On Mon, May 18, 2009 6:50 pm, David Trimboli wrote:
> Doq wrote:
>> I wanted to ask, "Why are you starting slowly?"
>> Suddenly, I realized that I had one grammatical slot to put two words
>> in. I don't think we've been given any license to use two adverbials
>> with a single verb, since adverbials don't have conjunctions like
>> nouns and verbs do. Meanwhile, the question word for "why" is
>> grammatically treated as an adverbial, so I'm stuck.
> Is it? TKD 6.4 simply says the question words /nuqDaq/, /ghorgh/,
> /qatlh/, and /chay'/ occur "at the beginning of the sentence." It says
> nothing about them taking an "adverbial slot."

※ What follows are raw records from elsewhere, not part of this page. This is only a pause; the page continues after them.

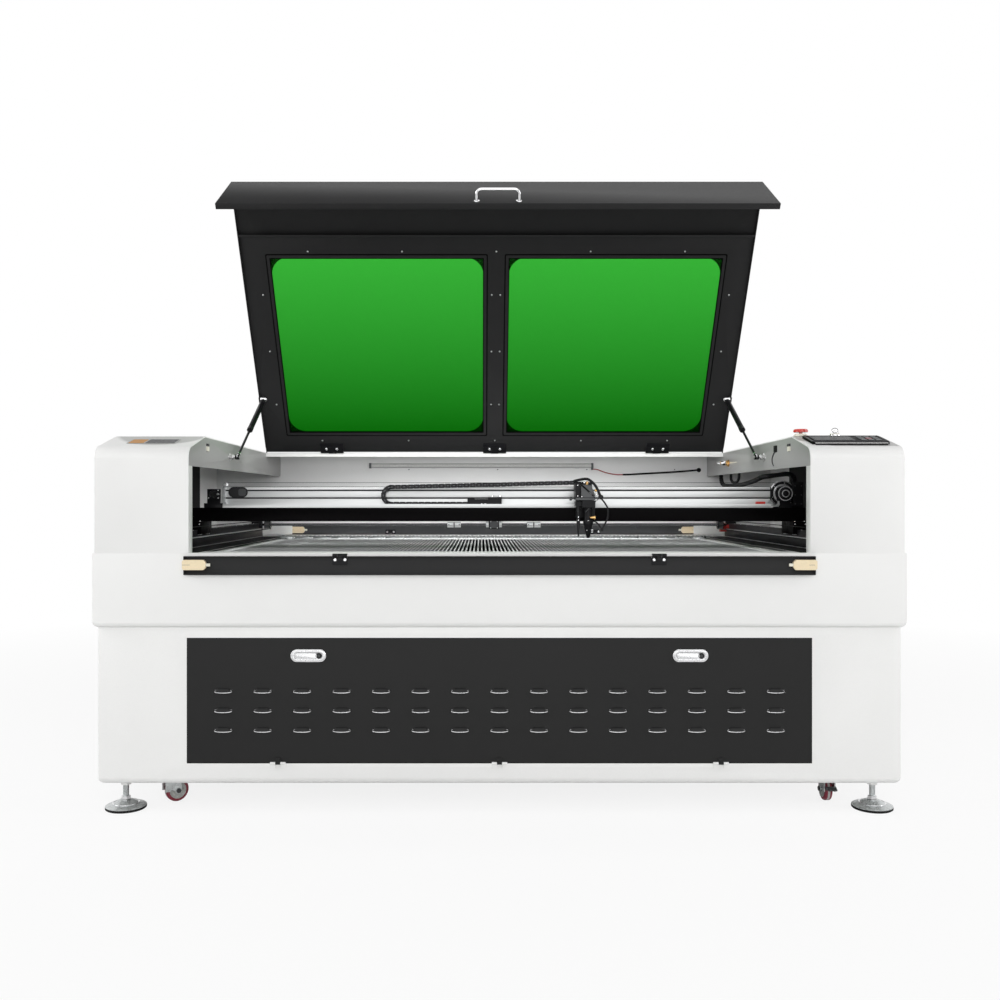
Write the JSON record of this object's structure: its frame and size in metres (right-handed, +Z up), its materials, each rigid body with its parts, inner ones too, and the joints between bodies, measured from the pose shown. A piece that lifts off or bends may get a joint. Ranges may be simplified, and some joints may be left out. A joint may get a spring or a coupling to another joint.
{
  "type": "laser engraving machine",
  "caption": "Free-standing flatbed laser engraving machine with a glazed lid, travelling beam and head, pass-through flaps, vented cabinet door, casters and levelling feet.",
  "frame": {"origin": "centre of the machine's footprint, on the floor under the levelling feet", "axes": "+X to the operator's right, +Y from the front face to the rear, +Z up"},
  "size_m": [2.2, 1.5267, 1.851],
  "materials": {
    "white_paint": "satin powder coat",
    "grey_paint": "satin powder coat",
    "black_paint": "textured powder coat",
    "aluminium": "brushed",
    "zinc": "zinc plated",
    "bright_metal": "polished",
    "black_metal": "anodised",
    "black_plastic": "matt",
    "panel_plastic": "satin",
    "green_acrylic": "polished",
    "beige_plastic": "matt",
    "red_plastic": "satin",
    "switch_trim": "satin",
    "lamp_white": "satin",
    "red_wire": "matt",
    "clear_glass": "polished",
    "tread": "matt"
  },
  "bodies": {
    "machine": {"base_cabinet": "white_paint", "mid_body": "white_paint", "left_housing": "white_paint", "right_housing": "white_paint", "rear_housing": "white_paint", "side_cheeks": "grey_paint", "rear_wall": "grey_paint", "bed_frame": "zinc", "honeycomb_bed": "aluminium", "y_rails": "aluminium", "control_panel": "panel_plastic", "switch_bases": "switch_trim", "led_lamp": "lamp_white", "lamp_lead": "red_wire", "laser_tube": "clear_glass", "electronics": "black_plastic", "exhaust_outlet": "zinc", "wall_fittings": "switch_trim", "y_motor": "black_plastic"},
    "lid": {"lid_shell": "black_paint", "lid_frame": "black_paint", "lid_windows": "green_acrylic", "lid_handle": "bright_metal", "lid_hinges": "black_metal"},
    "left_rod": {"left_strut_rod": "zinc"},
    "left_tube": {"left_strut_tube": "black_metal"},
    "right_rod": {"right_strut_rod": "zinc"},
    "right_tube": {"right_strut_tube": "black_metal"},
    "front_flap_body": {"front_flap": "black_paint", "front_flap_catches": "beige_plastic"},
    "rear_flap_body": {"rear_flap": "black_paint", "rear_flap_catches": "beige_plastic"},
    "door": {"cabinet_door": "black_paint", "latch_bodies": "bright_metal"},
    "left_latch": {"left_latch_paddle": "bright_metal"},
    "right_latch": {"right_latch_paddle": "bright_metal"},
    "gantry": {"gantry_rail": "aluminium", "gantry_beam": "black_paint", "mirror_mount": "black_metal", "x_motor": "black_plastic", "drag_chain": "black_plastic", "gantry_harness": "black_plastic"},
    "head": {"carriage": "black_metal"},
    "lens": {"lens_tube": "black_metal"},
    "pen": {"focus_pen": "black_plastic"},
    "shaft": {"drive_shaft": "aluminium"},
    "estop": {"estop_button": "red_plastic"},
    "key": {"switch_key": "bright_metal"},
    "caster_1": {"caster_fork_1": "zinc"},
    "wheel_1": {"caster_wheel_1": "tread"},
    "foot_body_1": {"foot_1": "zinc"},
    "caster_2": {"caster_fork_2": "zinc"},
    "wheel_2": {"caster_wheel_2": "tread"},
    "foot_body_2": {"foot_2": "zinc"},
    "caster_3": {"caster_fork_3": "zinc"},
    "wheel_3": {"caster_wheel_3": "tread"},
    "foot_body_3": {"foot_3": "zinc"},
    "caster_4": {"caster_fork_4": "zinc"},
    "wheel_4": {"caster_wheel_4": "tread"},
    "foot_body_4": {"foot_4": "zinc"}
  },
  "joints": [
    {"name": "lid_hinge", "type": "hinge", "parent": "machine", "child": "lid", "pos_m": [0, 0.233, 1.024], "axis": [1, 0, 0], "range_deg": [0, 58.7]},
    {"name": "left_strut_swing", "type": "hinge", "parent": "machine", "child": "left_rod", "pos_m": [-0.815, -0.305, 0.985], "axis": [1, 0, 0], "range_deg": [-29.66, 0.2]},
    {"name": "left_strut_stroke", "type": "slide", "parent": "left_rod", "child": "left_tube", "axis": [0, 0.8684, 0.4959], "range_m": [-0.1391, 0.0005]},
    {"name": "right_strut_swing", "type": "hinge", "parent": "machine", "child": "right_rod", "pos_m": [0.815, -0.305, 0.985], "axis": [1, 0, 0], "range_deg": [-29.66, 0.2]},
    {"name": "right_strut_stroke", "type": "slide", "parent": "right_rod", "child": "right_tube", "axis": [0, 0.8684, 0.4959], "range_m": [-0.1391, 0.0005]},
    {"name": "front_flap_hinge", "type": "hinge", "parent": "machine", "child": "front_flap_body", "pos_m": [0, -0.757, 0.7], "axis": [1, 0, 0], "range_deg": [-180, 0]},
    {"name": "rear_flap_hinge", "type": "hinge", "parent": "machine", "child": "rear_flap_body", "pos_m": [0, 0.757, 0.7], "axis": [1, 0, 0], "range_deg": [-180, 0]},
    {"name": "door_hinge", "type": "hinge", "parent": "machine", "child": "door", "pos_m": [0, -0.7421, 0.137], "axis": [1, 0, 0], "range_deg": [0, 95]},
    {"name": "left_latch_pull", "type": "hinge", "parent": "door", "child": "left_latch", "pos_m": [-0.554, -0.7425, 0.428], "axis": [0, 0, 1], "range_deg": [-60, 0]},
    {"name": "right_latch_pull", "type": "hinge", "parent": "door", "child": "right_latch", "pos_m": [0.482, -0.7425, 0.428], "axis": [0, 0, 1], "range_deg": [-60, 0]},
    {"name": "gantry_travel", "type": "slide", "parent": "machine", "child": "gantry", "axis": [0, 1, 0], "range_m": [-0.28, 0.72], "deforming": ["gantry_harness"]},
    {"name": "shaft_turn", "type": "hinge", "parent": "machine", "child": "shaft", "pos_m": [0, 0.43, 0.755], "axis": [1, 0, 0], "range_deg": [-2600, 1020]},
    {"name": "head_travel", "type": "slide", "parent": "gantry", "child": "head", "axis": [1, 0, 0], "range_m": [-1.077, 0.523], "deforming": ["drag_chain"]},
    {"name": "lens_focus", "type": "slide", "parent": "head", "child": "lens", "axis": [0, 0, 1], "range_m": [-0.006, 0.03]},
    {"name": "pen_travel", "type": "slide", "parent": "head", "child": "pen", "axis": [0, 0, 1], "range_m": [0, 0.01], "stiffness_N_per_m": 60, "springref_m": -0.01},
    {"name": "estop_press", "type": "slide", "parent": "machine", "child": "estop", "axis": [0, 0, 1], "range_m": [-0.004, 0], "stiffness_N_per_m": 600, "springref_m": 0.003},
    {"name": "key_turn", "type": "hinge", "parent": "machine", "child": "key", "pos_m": [0.968, -0.57, 1.04], "axis": [0, 0, 1], "range_deg": [0, 90]},
    {"name": "caster_swivel_1", "type": "hinge", "parent": "machine", "child": "caster_1", "pos_m": [-0.925, -0.638, 0.07], "axis": [0, 0, 1], "continuous": true},
    {"name": "wheel_spin_1", "type": "hinge", "parent": "caster_1", "child": "wheel_1", "pos_m": [-0.90862, -0.62653, 0.034], "axis": [-0.5736, 0.8192, 0], "continuous": true},
    {"name": "foot_screw_1", "type": "slide", "parent": "machine", "child": "foot_body_1", "axis": [0, 0, 1], "range_m": [-0.02, 0]},
    {"name": "caster_swivel_2", "type": "hinge", "parent": "machine", "child": "caster_2", "pos_m": [0.925, -0.638, 0.07], "axis": [0, 0, 1], "continuous": true},
    {"name": "wheel_spin_2", "type": "hinge", "parent": "caster_2", "child": "wheel_2", "pos_m": [0.925, -0.618, 0.034], "axis": [-1, 0, 0], "continuous": true},
    {"name": "foot_screw_2", "type": "slide", "parent": "machine", "child": "foot_body_2", "axis": [0, 0, 1], "range_m": [-0.02, 0]},
    {"name": "caster_swivel_3", "type": "hinge", "parent": "machine", "child": "caster_3", "pos_m": [-0.925, 0.638, 0.07], "axis": [0, 0, 1], "continuous": true},
    {"name": "wheel_spin_3", "type": "hinge", "parent": "caster_3", "child": "wheel_3", "pos_m": [-0.90621, 0.63116, 0.034], "axis": [0.342, 0.9397, 0], "continuous": true},
    {"name": "foot_screw_3", "type": "slide", "parent": "machine", "child": "foot_body_3", "axis": [0, 0, 1], "range_m": [-0.02, 0]},
    {"name": "caster_swivel_4", "type": "hinge", "parent": "machine", "child": "caster_4", "pos_m": [0.925, 0.638, 0.07], "axis": [0, 0, 1], "continuous": true},
    {"name": "wheel_spin_4", "type": "hinge", "parent": "caster_4", "child": "wheel_4", "pos_m": [0.94432, 0.64318, 0.034], "axis": [-0.2588, 0.9659, 0], "continuous": true},
    {"name": "foot_screw_4", "type": "slide", "parent": "machine", "child": "foot_body_4", "axis": [0, 0, 1], "range_m": [-0.02, 0]}
  ],
  "couplings": [
    {"joint": "left_strut_swing", "follows": "lid_hinge", "ratio": -0.5018},
    {"joint": "left_strut_stroke", "follows": "lid_hinge", "m_per_rad": -0.1353},
    {"joint": "right_strut_swing", "follows": "lid_hinge", "ratio": -0.5018},
    {"joint": "right_strut_stroke", "follows": "lid_hinge", "m_per_rad": -0.1353},
    {"joint": "shaft_turn", "follows": "gantry_travel", "rad_per_m": -62.5}
  ]
}
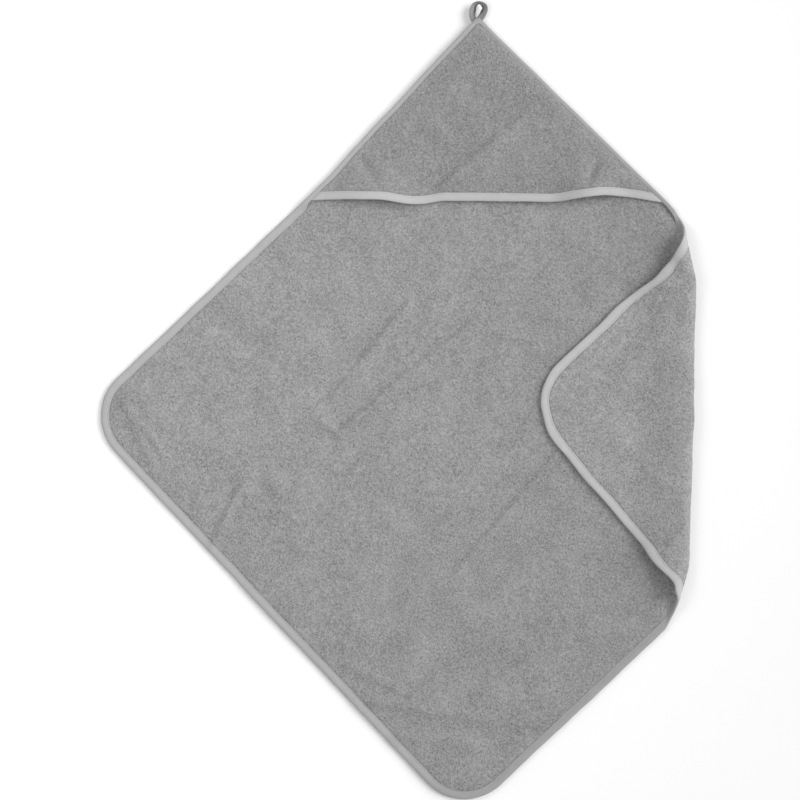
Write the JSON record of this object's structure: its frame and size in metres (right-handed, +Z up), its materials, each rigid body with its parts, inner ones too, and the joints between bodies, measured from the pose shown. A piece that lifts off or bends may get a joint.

> In fact, we don't know anything about "adverbial slots." TKD 5.4 simply
> says that most adverbials occur "at the beginning of a sentence." We've
> never SEEN two adverbials in a single sentence (not counting /neH/,
> which works differently), but that doesn't automatically deny us the
> possibility.
> Basic Klingon sentence structure seems to be very amorphous. I picture
> it this way:
> 	<header> <object> <verb> <subject>
> where <header> is a nebulous blob containing all the bits that aren't
> the object, the verb, or the subject. Timestamps tend to come first,
> adverbials tend to come before nouns, question words tend to come before
> everything else. Of those tendencies, I think only the one about
> timestamps is explicit (TKD p. 179); the others probably come about due
> to our native language instincts. Strictly speaking, according to the
> book, timestamps tend to come first, adverbials tend to come last, and
> everything else appears between the two.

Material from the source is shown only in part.